Las... Depuis quand les cardinaux français portent-ils la soutane en dehors des cérémonies officielles ? Aurait-on idée de montrer un président de la République en jaquette du matin au soir ? C’est un détail, soit, mais qui révèle une façon de prendre les téléspectateurs pour des simplets. Au lieu de réinventer les papes Borgia, il aurait mieux valu scruter la psychologie de personnages au départ bien typés mais, finalement, peu creusés, et que soit encore mieux interrogé le mystère de la vocation.
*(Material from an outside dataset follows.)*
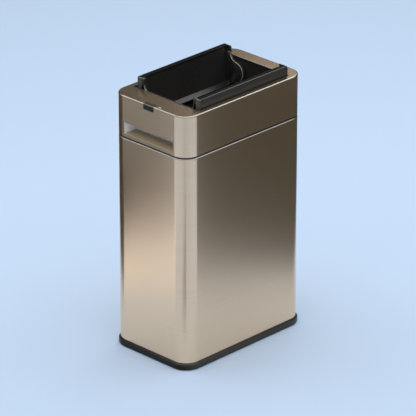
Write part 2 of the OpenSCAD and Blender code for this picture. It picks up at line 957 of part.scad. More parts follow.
module gear_motor() {
    back = case_y0 - motor_l;
    color("gray")
        difference() {
            union() {
                rod_y(motor_x, motor_z, back, case_y0, motor_d);
                rod_y(motor_x, motor_z, back - rib_t, back, motor_d / 2);
            }
            rod_y(motor_x, motor_z, case_y0 - 2 * rib_t, case_y0 + cut, motor_shaft_d + 2 * play);
        }
}

function board_posts() = [for (sx = [-1, 1], sz = [-1, 1])
    [board_x + sx * (board_w / 2 - standoff_d), pivot_z + sz * (board_h / 2 - standoff_d)]];

module control_board() {
    y1 = case_y0 - standoff_l;
    color(green)
        translate([board_x - board_w / 2, y1 - board_t, pivot_z - board_h / 2])
            cube([board_w, board_t, board_h]);
    color(dark)
        for (part = [[0.12, 0.2, 0.3, 0.35], [0.55, 0.15, 0.2, 0.2], [0.55, 0.55, 0.3, 0.25]])
            translate([board_x - board_w / 2 + part[0] * board_w, y1 - board_t - chip_t,
                pivot_z - board_h / 2 + part[1] * board_h])
                cube([part[2] * board_w, chip_t, part[3] * board_h]);
}

// Wings, drawn open on the right; the left one is the mirror image

module wing_plan(inset) {
    corner_rect([wing_y0 + inset, -wing_down + inset], [wing_y1 - inset, wing_up - inset],
        [wing_side_r - inset, wing_side_r - inset, wing_rear_r - inset, wing_front_r - inset]);
}

// Outer skin with its skirt, which stops short along the thin meeting edge
module wing_cover() {
    color(black)
        translate([pivot_x, 0, pivot_z]) {
            hull() {
                along_x(wing_face - cover_t, wing_face - wing_edge)
                    wing_plan(0, $fn = blend_fn);
                along_x(wing_face - wing_edge, wing_face)
                    wing_plan(wing_edge, $fn = blend_fn);
            }
            difference() {
                along_x(wing_skirt, wing_face - cover_t + fit)
                    difference() {
                        wing_plan(0, $fn = blend_fn);
                        wing_plan(skirt_t, $fn = blend_fn);
                    }
                meeting_relief(wing_skirt);
            }
        }
}

// Takes the rim away along the meeting edge, where the wing is only as thick as its panel
module meeting_relief(from) {
    along_y(wing_y0 + cheek_t, wing_y1 - cheek_t)
        translate([from - cut, wing_up - wing_rear_r - wing_lip_t])
            square([wing_inner - from + cut, wing_rear_r + wing_lip_t + cut]);
}

// The cheek of a wing: a round hub at the pivot, drawn into the end wall by a hollow curve
module cheek_outline() {
    fillet_u = sqrt(pow(hub_r + cheek_fillet, 2) - pow(wing_deep - cheek_fillet, 2));
    intersection() {
        circle(hub_r);
        translate([-hub_r, -hub_r])
            square([hub_r + wing_skirt - fit, 2 * hub_r]);
    }
    difference() {
        polygon([[0, -hub_r], [wing_deep, -wing_down + wing_side_r / 2],
            [wing_skirt - fit, -wing_down / 2], [wing_skirt - fit, fillet_u],
            [wing_deep - cheek_fillet, fillet_u], [wing_deep - cheek_fillet, 0]]);
        translate([wing_deep - cheek_fillet, fillet_u])
            circle(cheek_fillet);
    }
}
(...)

Hormis des erreurs grossières - depuis quand y a t-il des nonnettes dans les séminaires ? - la série est indéniablement documentée. On lui doit des moments de grâce, quand José dit avoir rencontré Dieu le jour où il a assassiné un homme, notamment. Elle pointe assez justement les problèmes de l'Église - baisse des vocations, isolement des prêtres, difficultés à faire entendre l'Évangile dans le concert du monde, etc. Elle montre les tensions entre un christianisme ouvert sur son temps et des tendances réactionnaires. (au cas où vous auriez oublié que vous êtes sur le site de "La Vie"...) Il est même fait allusion à l'affaire Williamson, toutefois sans qu'aucune clef de compréhension ne soit fournie.

 

Saluons néanmoins un scénario fouillé, qui ne résume pas la question de la vocation au choix du célibat ni ne dérape - du moins dans les premiers épisodes (et oui!, il faudra voir la suite; "in cauda venenum") - dans les affaires de pédophilie. La série a le mérite de montrer les séminaristes face à des questionnements pertinents, mais la façon dont les situations se dénouent - comme le départ de l'un d'entre eux après qu'il ait profané une statue - mériterait d'être davantage creusée. Dommage, on n’était pas loin d'une bonne série.